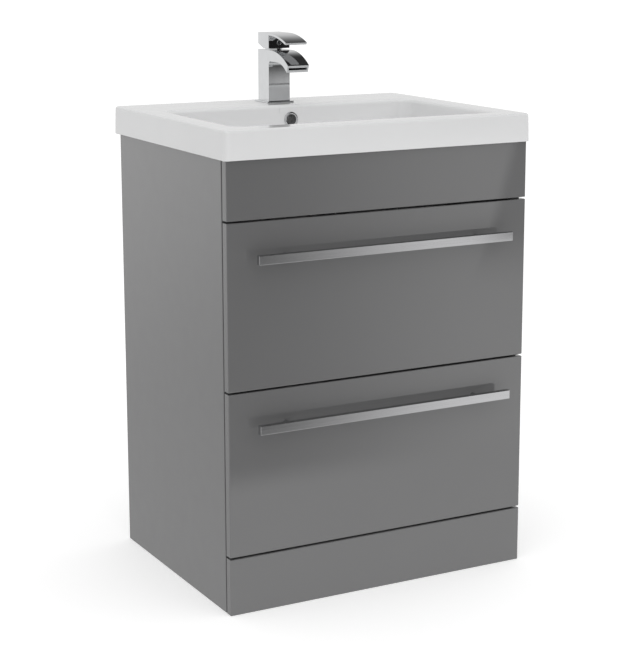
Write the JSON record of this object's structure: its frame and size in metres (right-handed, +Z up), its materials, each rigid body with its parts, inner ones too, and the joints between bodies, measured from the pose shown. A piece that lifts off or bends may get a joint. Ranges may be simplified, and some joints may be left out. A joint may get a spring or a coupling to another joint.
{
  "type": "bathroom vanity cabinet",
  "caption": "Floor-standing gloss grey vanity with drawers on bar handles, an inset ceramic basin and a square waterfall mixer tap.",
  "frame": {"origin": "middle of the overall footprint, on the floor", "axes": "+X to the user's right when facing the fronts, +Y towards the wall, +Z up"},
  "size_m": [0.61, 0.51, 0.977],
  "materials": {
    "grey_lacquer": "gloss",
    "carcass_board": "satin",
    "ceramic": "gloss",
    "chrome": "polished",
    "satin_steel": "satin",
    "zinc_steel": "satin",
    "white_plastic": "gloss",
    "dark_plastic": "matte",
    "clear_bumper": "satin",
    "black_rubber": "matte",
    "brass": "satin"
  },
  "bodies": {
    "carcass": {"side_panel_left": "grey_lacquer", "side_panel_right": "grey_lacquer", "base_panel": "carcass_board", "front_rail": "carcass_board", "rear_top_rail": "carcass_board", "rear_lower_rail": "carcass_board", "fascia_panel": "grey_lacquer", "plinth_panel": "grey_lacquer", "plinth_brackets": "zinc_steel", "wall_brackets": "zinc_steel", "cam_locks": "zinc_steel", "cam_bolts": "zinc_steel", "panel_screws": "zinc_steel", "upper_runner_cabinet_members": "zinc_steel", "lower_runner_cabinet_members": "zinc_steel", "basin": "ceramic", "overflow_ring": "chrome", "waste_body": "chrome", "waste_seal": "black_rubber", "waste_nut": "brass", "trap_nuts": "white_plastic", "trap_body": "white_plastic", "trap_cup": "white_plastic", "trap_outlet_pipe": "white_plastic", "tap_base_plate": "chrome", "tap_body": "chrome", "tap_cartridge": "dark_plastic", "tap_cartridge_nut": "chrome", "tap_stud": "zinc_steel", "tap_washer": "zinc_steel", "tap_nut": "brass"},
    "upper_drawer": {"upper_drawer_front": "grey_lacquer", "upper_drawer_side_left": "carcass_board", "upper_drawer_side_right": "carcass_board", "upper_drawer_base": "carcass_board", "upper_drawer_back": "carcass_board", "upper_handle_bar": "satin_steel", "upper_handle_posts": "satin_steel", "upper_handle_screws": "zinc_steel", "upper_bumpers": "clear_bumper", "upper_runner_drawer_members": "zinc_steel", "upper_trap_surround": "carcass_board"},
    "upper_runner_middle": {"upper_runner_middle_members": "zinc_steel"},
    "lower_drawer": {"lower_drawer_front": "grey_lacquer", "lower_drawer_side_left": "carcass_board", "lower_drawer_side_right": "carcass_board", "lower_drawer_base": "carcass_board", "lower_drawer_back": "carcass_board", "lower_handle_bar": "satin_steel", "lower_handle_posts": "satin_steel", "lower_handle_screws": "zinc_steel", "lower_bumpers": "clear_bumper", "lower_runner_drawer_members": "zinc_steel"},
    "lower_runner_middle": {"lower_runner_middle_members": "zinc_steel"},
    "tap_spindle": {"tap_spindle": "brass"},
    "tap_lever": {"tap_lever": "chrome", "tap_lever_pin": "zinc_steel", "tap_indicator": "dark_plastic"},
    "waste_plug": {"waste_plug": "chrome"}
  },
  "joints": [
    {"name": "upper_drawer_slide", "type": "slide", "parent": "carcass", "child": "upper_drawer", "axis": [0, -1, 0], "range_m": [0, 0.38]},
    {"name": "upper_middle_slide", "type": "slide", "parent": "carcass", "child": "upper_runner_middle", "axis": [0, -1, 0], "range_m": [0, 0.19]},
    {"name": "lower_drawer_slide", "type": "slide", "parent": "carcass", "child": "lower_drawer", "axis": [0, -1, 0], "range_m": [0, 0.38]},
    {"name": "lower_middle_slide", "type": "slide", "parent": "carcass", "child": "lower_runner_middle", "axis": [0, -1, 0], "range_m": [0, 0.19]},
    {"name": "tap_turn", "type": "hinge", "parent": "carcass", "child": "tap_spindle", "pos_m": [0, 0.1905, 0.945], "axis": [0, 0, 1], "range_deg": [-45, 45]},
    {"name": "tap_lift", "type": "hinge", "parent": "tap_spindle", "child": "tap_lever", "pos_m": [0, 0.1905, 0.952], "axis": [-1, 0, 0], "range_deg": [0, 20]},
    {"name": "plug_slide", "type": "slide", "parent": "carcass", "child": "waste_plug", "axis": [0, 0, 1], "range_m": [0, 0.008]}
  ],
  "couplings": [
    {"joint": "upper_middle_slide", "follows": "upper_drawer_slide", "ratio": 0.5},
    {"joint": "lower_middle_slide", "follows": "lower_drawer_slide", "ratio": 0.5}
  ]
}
☆ ☆ ☆
- [Work instructions]: Give back the data above exactly as it appears.

- [Answer]:
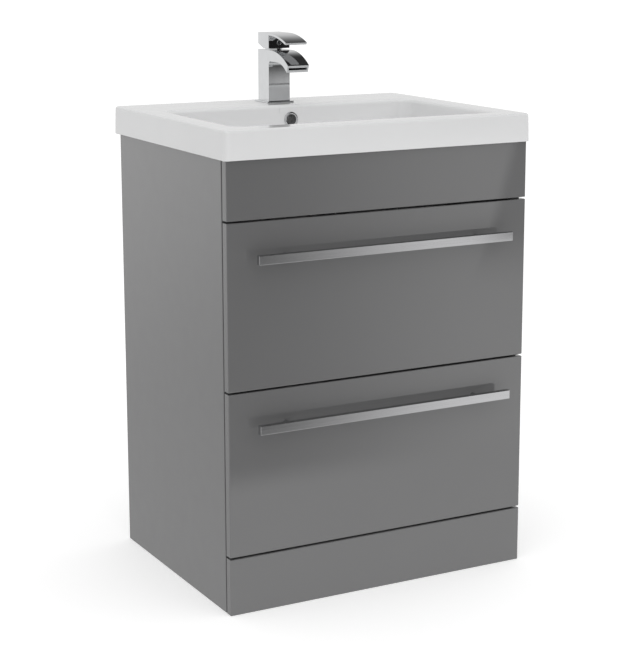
Write the JSON record of this object's structure: its frame and size in metres (right-handed, +Z up), its materials, each rigid body with its parts, inner ones too, and the joints between bodies, measured from the pose shown. A piece that lifts off or bends may get a joint. Ranges may be simplified, and some joints may be left out. A joint may get a spring or a coupling to another joint.
{
  "type": "bathroom vanity cabinet",
  "caption": "Floor-standing gloss grey vanity with drawers on bar handles, an inset ceramic basin and a square waterfall mixer tap.",
  "frame": {"origin": "middle of the overall footprint, on the floor", "axes": "+X to the user's right when facing the fronts, +Y towards the wall, +Z up"},
  "size_m": [0.61, 0.51, 0.977],
  "materials": {
    "grey_lacquer": "gloss",
    "carcass_board": "satin",
    "ceramic": "gloss",
    "chrome": "polished",
    "satin_steel": "satin",
    "zinc_steel": "satin",
    "white_plastic": "gloss",
    "dark_plastic": "matte",
    "clear_bumper": "satin",
    "black_rubber": "matte",
    "brass": "satin"
  },
  "bodies": {
    "carcass": {"side_panel_left": "grey_lacquer", "side_panel_right": "grey_lacquer", "base_panel": "carcass_board", "front_rail": "carcass_board", "rear_top_rail": "carcass_board", "rear_lower_rail": "carcass_board", "fascia_panel": "grey_lacquer", "plinth_panel": "grey_lacquer", "plinth_brackets": "zinc_steel", "wall_brackets": "zinc_steel", "cam_locks": "zinc_steel", "cam_bolts": "zinc_steel", "panel_screws": "zinc_steel", "upper_runner_cabinet_members": "zinc_steel", "lower_runner_cabinet_members": "zinc_steel", "basin": "ceramic", "overflow_ring": "chrome", "waste_body": "chrome", "waste_seal": "black_rubber", "waste_nut": "brass", "trap_nuts": "white_plastic", "trap_body": "white_plastic", "trap_cup": "white_plastic", "trap_outlet_pipe": "white_plastic", "tap_base_plate": "chrome", "tap_body": "chrome", "tap_cartridge": "dark_plastic", "tap_cartridge_nut": "chrome", "tap_stud": "zinc_steel", "tap_washer": "zinc_steel", "tap_nut": "brass"},
    "upper_drawer": {"upper_drawer_front": "grey_lacquer", "upper_drawer_side_left": "carcass_board", "upper_drawer_side_right": "carcass_board", "upper_drawer_base": "carcass_board", "upper_drawer_back": "carcass_board", "upper_handle_bar": "satin_steel", "upper_handle_posts": "satin_steel", "upper_handle_screws": "zinc_steel", "upper_bumpers": "clear_bumper", "upper_runner_drawer_members": "zinc_steel", "upper_trap_surround": "carcass_board"},
    "upper_runner_middle": {"upper_runner_middle_members": "zinc_steel"},
    "lower_drawer": {"lower_drawer_front": "grey_lacquer", "lower_drawer_side_left": "carcass_board", "lower_drawer_side_right": "carcass_board", "lower_drawer_base": "carcass_board", "lower_drawer_back": "carcass_board", "lower_handle_bar": "satin_steel", "lower_handle_posts": "satin_steel", "lower_handle_screws": "zinc_steel", "lower_bumpers": "clear_bumper", "lower_runner_drawer_members": "zinc_steel"},
    "lower_runner_middle": {"lower_runner_middle_members": "zinc_steel"},
    "tap_spindle": {"tap_spindle": "brass"},
    "tap_lever": {"tap_lever": "chrome", "tap_lever_pin": "zinc_steel", "tap_indicator": "dark_plastic"},
    "waste_plug": {"waste_plug": "chrome"}
  },
  "joints": [
    {"name": "upper_drawer_slide", "type": "slide", "parent": "carcass", "child": "upper_drawer", "axis": [0, -1, 0], "range_m": [0, 0.38]},
    {"name": "upper_middle_slide", "type": "slide", "parent": "carcass", "child": "upper_runner_middle", "axis": [0, -1, 0], "range_m": [0, 0.19]},
    {"name": "lower_drawer_slide", "type": "slide", "parent": "carcass", "child": "lower_drawer", "axis": [0, -1, 0], "range_m": [0, 0.38]},
    {"name": "lower_middle_slide", "type": "slide", "parent": "carcass", "child": "lower_runner_middle", "axis": [0, -1, 0], "range_m": [0, 0.19]},
    {"name": "tap_turn", "type": "hinge", "parent": "carcass", "child": "tap_spindle", "pos_m": [0, 0.1905, 0.945], "axis": [0, 0, 1], "range_deg": [-45, 45]},
    {"name": "tap_lift", "type": "hinge", "parent": "tap_spindle", "child": "tap_lever", "pos_m": [0, 0.1905, 0.952], "axis": [-1, 0, 0], "range_deg": [0, 20]},
    {"name": "plug_slide", "type": "slide", "parent": "carcass", "child": "waste_plug", "axis": [0, 0, 1], "range_m": [0, 0.008]}
  ],
  "couplings": [
    {"joint": "upper_middle_slide", "follows": "upper_drawer_slide", "ratio": 0.5},
    {"joint": "lower_middle_slide", "follows": "lower_drawer_slide", "ratio": 0.5}
  ]
}